The applicant described his relationship with the sex worker as “friends with benefits”.

A PCSO applying to become a police officer also wrongly cleared vetting after failing to declare a warning and penalty notice for cannabis possession.

Another police officer applicant who had accepted a caution for affray five years earlier was cleared when vetting officers wrongly concluded that he had not been aggressive when he and a friend punched and kicked a man.

Inspectors also disagreed with other decisions that were made.

One PCSO who applied to become a police officer had two years earlier accepted a caution for assault after stealing beer from behind a bar while on a drunken night out with friends.

When a man in his 60s asked him to stop, the PCSO claimed he thought he had drugs and was going to search him despite having no power to do so.

The PCSO was given a final written warning over the incident, and was eventually cleared to be a police officer after repeated appeals.

In a second case an officer cleared vetting despite an actual bodily harm conviction from 20 years earlier, and a CCJ and four defaulted accounts with debts totalling more than £13,000.

The report also found that vetting should be reviewed after misconduct proceedings.
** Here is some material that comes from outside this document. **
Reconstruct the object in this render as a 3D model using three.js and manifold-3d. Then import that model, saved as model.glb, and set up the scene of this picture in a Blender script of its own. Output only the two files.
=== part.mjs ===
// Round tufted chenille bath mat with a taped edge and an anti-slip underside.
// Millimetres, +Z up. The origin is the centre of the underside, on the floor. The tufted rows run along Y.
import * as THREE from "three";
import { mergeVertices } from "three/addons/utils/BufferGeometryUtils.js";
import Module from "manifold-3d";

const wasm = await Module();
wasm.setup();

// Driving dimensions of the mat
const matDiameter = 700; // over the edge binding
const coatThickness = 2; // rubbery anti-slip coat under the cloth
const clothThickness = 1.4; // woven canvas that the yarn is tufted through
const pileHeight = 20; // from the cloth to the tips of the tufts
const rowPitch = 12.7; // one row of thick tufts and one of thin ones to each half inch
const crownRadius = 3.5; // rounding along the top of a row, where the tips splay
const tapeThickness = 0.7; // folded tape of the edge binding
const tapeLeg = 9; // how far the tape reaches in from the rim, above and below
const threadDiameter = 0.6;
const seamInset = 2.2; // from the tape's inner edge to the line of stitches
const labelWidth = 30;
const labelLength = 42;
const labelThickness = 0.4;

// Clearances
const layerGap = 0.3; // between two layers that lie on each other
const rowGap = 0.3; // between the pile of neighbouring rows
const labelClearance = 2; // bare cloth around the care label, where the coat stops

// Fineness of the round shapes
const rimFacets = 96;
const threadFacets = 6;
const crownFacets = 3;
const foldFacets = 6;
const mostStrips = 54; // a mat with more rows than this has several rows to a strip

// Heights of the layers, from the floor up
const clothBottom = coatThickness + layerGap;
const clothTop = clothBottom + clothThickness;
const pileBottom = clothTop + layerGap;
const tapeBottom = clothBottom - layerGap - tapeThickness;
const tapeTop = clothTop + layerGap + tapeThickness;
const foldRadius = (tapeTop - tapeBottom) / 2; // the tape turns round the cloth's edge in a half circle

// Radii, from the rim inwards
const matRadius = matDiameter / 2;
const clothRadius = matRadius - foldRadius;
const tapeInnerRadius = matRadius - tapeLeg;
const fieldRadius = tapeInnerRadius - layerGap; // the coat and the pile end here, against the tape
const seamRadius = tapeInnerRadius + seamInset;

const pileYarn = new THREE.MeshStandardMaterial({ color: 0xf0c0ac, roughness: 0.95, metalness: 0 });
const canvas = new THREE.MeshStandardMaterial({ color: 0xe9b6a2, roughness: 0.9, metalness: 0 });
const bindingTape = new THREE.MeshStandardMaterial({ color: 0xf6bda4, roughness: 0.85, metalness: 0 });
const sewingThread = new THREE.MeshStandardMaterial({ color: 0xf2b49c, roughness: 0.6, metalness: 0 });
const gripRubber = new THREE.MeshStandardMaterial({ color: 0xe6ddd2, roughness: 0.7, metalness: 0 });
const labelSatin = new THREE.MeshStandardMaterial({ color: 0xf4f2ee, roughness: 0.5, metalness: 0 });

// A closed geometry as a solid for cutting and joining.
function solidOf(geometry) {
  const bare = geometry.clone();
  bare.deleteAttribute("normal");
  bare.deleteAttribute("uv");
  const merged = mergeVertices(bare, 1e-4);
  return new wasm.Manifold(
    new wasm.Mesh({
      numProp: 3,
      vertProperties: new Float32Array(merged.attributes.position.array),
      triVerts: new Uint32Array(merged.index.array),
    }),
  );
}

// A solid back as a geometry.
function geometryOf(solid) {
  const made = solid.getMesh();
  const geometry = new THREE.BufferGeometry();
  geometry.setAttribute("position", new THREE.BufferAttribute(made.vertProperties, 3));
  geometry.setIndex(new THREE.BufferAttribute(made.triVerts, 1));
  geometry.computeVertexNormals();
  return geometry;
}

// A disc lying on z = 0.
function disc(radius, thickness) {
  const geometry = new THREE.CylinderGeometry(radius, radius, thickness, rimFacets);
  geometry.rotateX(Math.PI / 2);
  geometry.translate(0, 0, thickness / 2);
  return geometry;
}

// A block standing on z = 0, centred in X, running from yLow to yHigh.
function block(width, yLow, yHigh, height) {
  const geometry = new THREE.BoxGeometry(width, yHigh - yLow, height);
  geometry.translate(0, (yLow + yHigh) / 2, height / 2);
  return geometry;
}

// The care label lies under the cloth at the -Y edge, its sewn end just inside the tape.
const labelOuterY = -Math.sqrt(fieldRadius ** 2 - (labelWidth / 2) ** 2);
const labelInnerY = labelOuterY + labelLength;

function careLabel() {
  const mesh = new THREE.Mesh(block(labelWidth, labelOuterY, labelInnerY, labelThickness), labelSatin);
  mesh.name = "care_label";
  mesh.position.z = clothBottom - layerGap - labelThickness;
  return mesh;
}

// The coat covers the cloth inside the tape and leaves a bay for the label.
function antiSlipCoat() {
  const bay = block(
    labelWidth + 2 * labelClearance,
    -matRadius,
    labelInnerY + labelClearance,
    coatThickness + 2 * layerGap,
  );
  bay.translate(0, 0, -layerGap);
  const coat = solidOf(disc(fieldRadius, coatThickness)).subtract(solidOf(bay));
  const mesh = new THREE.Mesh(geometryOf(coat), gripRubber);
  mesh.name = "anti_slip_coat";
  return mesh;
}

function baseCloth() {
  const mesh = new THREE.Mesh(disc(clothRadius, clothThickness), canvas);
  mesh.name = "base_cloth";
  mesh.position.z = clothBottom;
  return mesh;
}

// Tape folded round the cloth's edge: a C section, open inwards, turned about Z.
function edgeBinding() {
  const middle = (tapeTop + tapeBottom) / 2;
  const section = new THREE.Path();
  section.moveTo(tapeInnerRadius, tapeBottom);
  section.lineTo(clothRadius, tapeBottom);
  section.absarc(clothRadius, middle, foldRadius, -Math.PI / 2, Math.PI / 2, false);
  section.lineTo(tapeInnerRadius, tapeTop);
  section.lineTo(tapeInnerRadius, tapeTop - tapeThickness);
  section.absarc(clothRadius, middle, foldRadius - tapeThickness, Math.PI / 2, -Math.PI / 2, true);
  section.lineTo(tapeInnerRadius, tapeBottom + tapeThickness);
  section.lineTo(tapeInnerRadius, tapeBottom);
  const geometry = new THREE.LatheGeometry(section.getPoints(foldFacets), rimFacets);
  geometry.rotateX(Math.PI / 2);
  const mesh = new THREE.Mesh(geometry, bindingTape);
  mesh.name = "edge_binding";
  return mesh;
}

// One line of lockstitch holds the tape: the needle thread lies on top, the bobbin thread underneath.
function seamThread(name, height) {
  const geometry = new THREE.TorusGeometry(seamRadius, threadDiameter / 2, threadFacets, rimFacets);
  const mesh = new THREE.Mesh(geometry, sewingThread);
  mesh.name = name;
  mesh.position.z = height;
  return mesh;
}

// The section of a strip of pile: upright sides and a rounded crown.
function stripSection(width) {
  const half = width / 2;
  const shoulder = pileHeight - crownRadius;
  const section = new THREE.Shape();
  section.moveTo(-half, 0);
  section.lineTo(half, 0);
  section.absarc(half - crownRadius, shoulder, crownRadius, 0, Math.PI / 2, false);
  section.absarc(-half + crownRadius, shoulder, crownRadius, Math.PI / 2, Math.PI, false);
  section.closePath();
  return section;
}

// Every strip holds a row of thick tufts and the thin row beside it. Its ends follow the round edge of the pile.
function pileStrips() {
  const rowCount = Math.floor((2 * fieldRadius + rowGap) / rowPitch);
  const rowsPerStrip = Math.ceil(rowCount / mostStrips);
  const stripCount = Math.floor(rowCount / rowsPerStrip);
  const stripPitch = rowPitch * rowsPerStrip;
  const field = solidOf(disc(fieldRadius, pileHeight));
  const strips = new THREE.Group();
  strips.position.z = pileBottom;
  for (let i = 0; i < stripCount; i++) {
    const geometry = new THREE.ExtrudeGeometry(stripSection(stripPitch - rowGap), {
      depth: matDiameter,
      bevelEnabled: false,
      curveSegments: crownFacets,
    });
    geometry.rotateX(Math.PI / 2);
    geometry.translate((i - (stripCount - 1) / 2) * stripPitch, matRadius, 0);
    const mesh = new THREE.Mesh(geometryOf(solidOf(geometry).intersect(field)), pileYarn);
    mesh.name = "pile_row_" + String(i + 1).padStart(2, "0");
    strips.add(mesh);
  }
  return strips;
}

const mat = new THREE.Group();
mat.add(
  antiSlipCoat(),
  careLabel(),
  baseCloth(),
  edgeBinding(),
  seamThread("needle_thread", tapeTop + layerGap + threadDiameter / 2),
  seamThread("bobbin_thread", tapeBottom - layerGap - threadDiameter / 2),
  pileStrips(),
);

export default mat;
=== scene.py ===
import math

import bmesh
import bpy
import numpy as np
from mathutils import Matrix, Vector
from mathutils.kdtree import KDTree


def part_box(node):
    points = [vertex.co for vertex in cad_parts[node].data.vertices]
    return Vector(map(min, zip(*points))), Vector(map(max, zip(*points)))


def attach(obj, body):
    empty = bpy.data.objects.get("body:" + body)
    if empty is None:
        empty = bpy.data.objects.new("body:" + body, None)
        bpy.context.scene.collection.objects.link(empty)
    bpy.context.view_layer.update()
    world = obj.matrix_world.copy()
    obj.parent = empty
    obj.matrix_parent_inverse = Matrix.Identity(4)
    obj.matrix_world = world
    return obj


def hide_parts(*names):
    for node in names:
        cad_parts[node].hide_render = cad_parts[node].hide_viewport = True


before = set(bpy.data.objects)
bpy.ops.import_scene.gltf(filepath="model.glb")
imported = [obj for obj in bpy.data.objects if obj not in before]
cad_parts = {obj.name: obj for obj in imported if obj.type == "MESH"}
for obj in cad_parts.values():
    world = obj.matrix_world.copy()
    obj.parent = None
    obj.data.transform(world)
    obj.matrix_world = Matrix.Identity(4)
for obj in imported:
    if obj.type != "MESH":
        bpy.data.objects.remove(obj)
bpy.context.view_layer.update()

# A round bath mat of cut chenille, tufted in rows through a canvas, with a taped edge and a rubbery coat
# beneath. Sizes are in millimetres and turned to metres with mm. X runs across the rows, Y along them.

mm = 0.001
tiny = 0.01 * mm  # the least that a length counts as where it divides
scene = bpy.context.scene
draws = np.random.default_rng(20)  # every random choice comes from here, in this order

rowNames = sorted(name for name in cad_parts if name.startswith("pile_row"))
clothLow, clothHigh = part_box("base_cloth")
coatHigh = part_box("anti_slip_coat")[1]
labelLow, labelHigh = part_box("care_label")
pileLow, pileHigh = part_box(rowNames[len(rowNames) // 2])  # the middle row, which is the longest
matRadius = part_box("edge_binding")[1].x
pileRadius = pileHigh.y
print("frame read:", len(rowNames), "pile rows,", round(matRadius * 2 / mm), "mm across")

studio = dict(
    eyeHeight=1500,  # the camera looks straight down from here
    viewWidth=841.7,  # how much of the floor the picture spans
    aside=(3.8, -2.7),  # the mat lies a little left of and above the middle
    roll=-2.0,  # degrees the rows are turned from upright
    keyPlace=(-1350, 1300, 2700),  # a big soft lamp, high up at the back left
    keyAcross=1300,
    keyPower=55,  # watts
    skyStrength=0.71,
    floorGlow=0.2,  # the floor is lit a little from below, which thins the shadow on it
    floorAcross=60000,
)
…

One officer, who still works with vulnerable people, was given a final written warning for sending extremely sexually explicit and racist messages to a female colleague.

The investigator had made a case for a finding of gross misconduct, but force bosses decided this was misconduct only and the officer’s vet not been reviewed since.
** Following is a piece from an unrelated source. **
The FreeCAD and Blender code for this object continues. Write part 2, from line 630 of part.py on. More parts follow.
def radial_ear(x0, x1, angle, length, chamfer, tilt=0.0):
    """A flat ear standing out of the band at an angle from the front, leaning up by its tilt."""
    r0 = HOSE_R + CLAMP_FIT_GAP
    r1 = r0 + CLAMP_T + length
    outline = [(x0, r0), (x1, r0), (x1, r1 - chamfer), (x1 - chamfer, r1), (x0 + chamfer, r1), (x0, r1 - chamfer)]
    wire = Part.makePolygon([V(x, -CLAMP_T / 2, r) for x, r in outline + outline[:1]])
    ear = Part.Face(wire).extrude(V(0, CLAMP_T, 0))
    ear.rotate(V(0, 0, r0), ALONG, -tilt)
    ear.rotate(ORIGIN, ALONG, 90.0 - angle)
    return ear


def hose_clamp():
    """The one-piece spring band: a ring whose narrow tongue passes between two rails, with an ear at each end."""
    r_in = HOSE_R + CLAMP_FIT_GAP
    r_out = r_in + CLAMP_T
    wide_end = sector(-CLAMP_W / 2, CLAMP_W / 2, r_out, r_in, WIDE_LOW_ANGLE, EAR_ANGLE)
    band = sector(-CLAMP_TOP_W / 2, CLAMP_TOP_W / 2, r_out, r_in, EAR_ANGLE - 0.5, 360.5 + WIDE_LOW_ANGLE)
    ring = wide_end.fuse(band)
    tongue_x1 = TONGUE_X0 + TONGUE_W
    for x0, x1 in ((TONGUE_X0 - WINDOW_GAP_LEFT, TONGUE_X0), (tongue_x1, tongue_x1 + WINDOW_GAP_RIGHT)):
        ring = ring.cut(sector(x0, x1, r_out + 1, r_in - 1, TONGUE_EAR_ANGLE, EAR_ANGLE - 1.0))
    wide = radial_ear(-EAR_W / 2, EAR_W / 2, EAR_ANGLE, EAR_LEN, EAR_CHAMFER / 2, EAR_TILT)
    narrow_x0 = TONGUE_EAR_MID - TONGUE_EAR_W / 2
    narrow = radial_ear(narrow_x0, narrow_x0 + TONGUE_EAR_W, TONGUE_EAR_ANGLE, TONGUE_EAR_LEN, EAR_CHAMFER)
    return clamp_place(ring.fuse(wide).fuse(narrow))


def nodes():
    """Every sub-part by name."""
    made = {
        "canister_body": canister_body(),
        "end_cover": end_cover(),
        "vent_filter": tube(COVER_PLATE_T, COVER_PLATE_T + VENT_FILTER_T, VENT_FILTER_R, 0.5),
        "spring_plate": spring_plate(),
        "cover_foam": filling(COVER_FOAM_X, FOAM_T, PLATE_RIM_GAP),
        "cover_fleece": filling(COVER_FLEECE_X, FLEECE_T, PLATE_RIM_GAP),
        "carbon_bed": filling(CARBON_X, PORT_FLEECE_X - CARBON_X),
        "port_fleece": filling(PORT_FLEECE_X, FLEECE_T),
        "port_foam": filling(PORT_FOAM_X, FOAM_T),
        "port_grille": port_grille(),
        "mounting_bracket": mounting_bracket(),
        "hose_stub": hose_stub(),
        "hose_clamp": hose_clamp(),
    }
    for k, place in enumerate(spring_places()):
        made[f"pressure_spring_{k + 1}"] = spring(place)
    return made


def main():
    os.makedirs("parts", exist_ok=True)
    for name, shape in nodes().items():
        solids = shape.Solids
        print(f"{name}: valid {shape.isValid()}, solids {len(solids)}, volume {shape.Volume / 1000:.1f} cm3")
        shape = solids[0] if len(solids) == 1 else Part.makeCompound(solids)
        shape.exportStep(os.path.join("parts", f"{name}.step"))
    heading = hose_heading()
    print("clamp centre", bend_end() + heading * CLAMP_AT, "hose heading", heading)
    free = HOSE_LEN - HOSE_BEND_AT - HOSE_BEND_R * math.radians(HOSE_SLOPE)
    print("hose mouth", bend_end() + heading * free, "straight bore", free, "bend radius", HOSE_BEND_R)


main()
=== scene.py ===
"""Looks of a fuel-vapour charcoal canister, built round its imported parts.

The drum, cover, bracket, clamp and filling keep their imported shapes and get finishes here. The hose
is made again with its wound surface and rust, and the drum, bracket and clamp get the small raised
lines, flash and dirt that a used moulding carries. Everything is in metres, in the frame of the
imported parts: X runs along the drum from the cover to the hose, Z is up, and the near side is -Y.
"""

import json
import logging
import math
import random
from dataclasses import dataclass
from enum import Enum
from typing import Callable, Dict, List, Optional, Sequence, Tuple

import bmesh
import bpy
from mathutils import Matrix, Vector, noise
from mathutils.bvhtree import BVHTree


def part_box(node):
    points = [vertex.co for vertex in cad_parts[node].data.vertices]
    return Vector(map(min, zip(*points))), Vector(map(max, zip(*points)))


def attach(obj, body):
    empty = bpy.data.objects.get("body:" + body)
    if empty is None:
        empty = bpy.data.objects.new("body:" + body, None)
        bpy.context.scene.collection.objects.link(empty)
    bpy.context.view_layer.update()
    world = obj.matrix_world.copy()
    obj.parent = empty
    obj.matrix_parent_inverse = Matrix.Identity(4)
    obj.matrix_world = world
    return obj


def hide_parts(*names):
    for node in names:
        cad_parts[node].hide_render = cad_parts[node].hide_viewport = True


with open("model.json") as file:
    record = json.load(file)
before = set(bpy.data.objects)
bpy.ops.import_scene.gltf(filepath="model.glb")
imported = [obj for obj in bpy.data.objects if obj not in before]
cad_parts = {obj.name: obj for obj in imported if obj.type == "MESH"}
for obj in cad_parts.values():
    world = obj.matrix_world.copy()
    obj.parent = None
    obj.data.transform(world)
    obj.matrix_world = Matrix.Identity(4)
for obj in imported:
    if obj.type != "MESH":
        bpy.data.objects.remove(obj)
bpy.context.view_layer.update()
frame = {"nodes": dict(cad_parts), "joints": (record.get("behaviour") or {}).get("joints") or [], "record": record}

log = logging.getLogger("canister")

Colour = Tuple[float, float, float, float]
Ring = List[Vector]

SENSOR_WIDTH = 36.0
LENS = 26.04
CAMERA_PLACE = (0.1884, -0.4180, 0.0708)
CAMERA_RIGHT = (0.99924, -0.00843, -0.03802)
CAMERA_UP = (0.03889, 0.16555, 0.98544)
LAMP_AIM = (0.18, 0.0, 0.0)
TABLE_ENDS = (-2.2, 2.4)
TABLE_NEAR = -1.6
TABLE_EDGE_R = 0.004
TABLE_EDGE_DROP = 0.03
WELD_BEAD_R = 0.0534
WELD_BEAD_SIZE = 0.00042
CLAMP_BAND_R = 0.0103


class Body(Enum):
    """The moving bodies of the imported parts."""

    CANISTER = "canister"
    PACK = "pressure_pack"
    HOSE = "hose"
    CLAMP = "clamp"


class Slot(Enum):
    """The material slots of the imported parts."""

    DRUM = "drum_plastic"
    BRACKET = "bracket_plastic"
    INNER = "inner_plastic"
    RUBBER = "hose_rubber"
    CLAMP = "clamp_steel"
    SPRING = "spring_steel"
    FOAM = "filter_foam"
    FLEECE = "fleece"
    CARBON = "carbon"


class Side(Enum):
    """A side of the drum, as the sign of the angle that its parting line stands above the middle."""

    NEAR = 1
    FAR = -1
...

Inspector of constabulary Matt Parr said: “Sometimes behaviour that I think most people in the general public would consider completely unacceptable in a workplace has been normalised in policing.”

He said this “matters more” in policing than in other occupations because forces should have a “much lower tolerance” to such behaviour.

It is thought all the officers highlighted in the report, bar one, are still serving in the police. In one case, an officer was not taken on by a force after inspectors raised concerns.